Employees desire the opportunity to have a vision for their future and maximize their potential at work. Mercer performed a survey that found 78% of employees said they would remain with their current company longer if they see a career path within that organization.
- Encourage your employees to clarify their dreams and goals. Then create a roadmap to help them achieve those goals within your company. Clear goal setting and consistent feedback help people stay on track.
- Align employees’ everyday activities with their goals. Make sure the work they are doing targets their goals. Researchers at the University of Alberta found employees who focused on their jobs’ meaningfulness exhibited a 60% decrease in absenteeism and a 75% decrease in employee turnover. Opportunities for advancement, mentors, and frequent reviews create alignment.
- Empowered employees are happy employees. Allow them the freedom to create and make decisions.
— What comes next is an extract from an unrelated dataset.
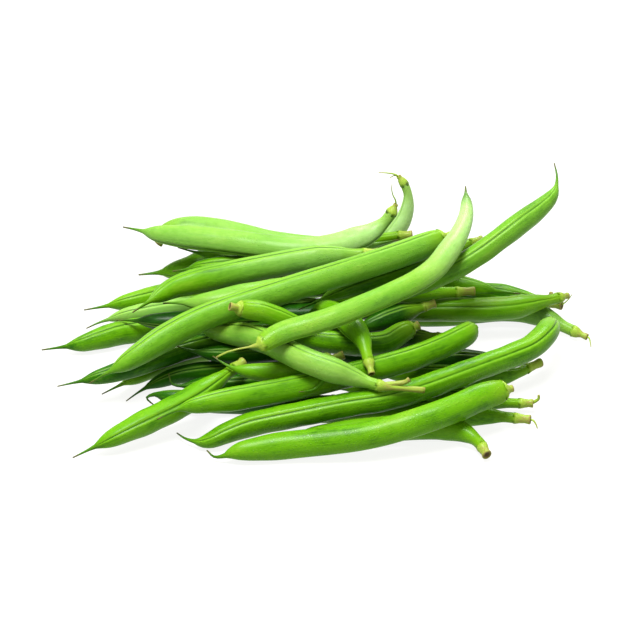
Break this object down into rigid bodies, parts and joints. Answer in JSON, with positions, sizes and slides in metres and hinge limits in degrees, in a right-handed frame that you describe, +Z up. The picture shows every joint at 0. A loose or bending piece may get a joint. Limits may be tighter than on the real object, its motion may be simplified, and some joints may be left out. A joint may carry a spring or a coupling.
{
  "type": "green bean bundle",
  "caption": "Loose heap of fresh green beans with their tails and stem ends, lying on a flat surface as one fixed bundle.",
  "frame": {"origin": "on the ground, under the middle of the heap's bounding box", "axes": "+X to the right along the heap, seen from the front, +Y to its back, +Z up"},
  "size_m": [0.1976, 0.1378, 0.0593],
  "materials": {
    "bean_skin": "moist fresh pod skin, satin, mottled light and mid green, with brown tips and cut stems"
  },
  "bodies": {
    "root": {"front_right": "bean_skin", "right_low_1": "bean_skin", "right_low_2": "bean_skin", "right_low_3": "bean_skin", "left_low_1": "bean_skin", "left_low_5": "bean_skin", "inside_low_1": "bean_skin", "inside_low_2": "bean_skin", "left_low_2": "bean_skin", "left_low_3": "bean_skin", "left_low_8": "bean_skin", "left_back_1": "bean_skin", "left_back_2": "bean_skin", "right_back_1": "bean_skin", "right_back_2": "bean_skin", "back_steep": "bean_skin", "front_left": "bean_skin", "front_long": "bean_skin", "middle_long": "bean_skin", "left_low_4": "bean_skin", "left_low_6": "bean_skin", "left_low_7": "bean_skin", "left_dark": "bean_skin", "right_wide": "bean_skin", "inside_2b": "bean_skin", "right_back_3": "bean_skin", "inside_2c": "bean_skin", "inside_2d": "bean_skin", "front_upper": "bean_skin", "small_front": "bean_skin", "right_short": "bean_skin", "right_stub": "bean_skin", "crossing": "bean_skin", "back_upper": "bean_skin", "back_top": "bean_skin", "left_upper_1": "bean_skin", "left_upper_2": "bean_skin", "under_top": "bean_skin", "inside_top": "bean_skin", "front_cross": "bean_skin", "right_high": "bean_skin", "top_long": "bean_skin", "top_curl": "bean_skin", "top_cross": "bean_skin"}
  },
  "joints": []
}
Schedule open brainstorming meetings and implement workers’ ideas. Encourage team members to develop agency. For example, Southwest Airlines allows employees to go the extra mile to make customers happy without asking for a supervisor’s permission.
As business models increasingly depend on collaborative work to meet ever-changing demands, leaders are the drivers that can establish an environment where people feel respected and engaged.
Without engagement, employers will experience higher employee turnover rates, low morale, and a lack of collaboration. By investing in its employees’ overall happiness and striving for fulfilled workers, a company ultimately creates the collaborative teams it needs to succeed.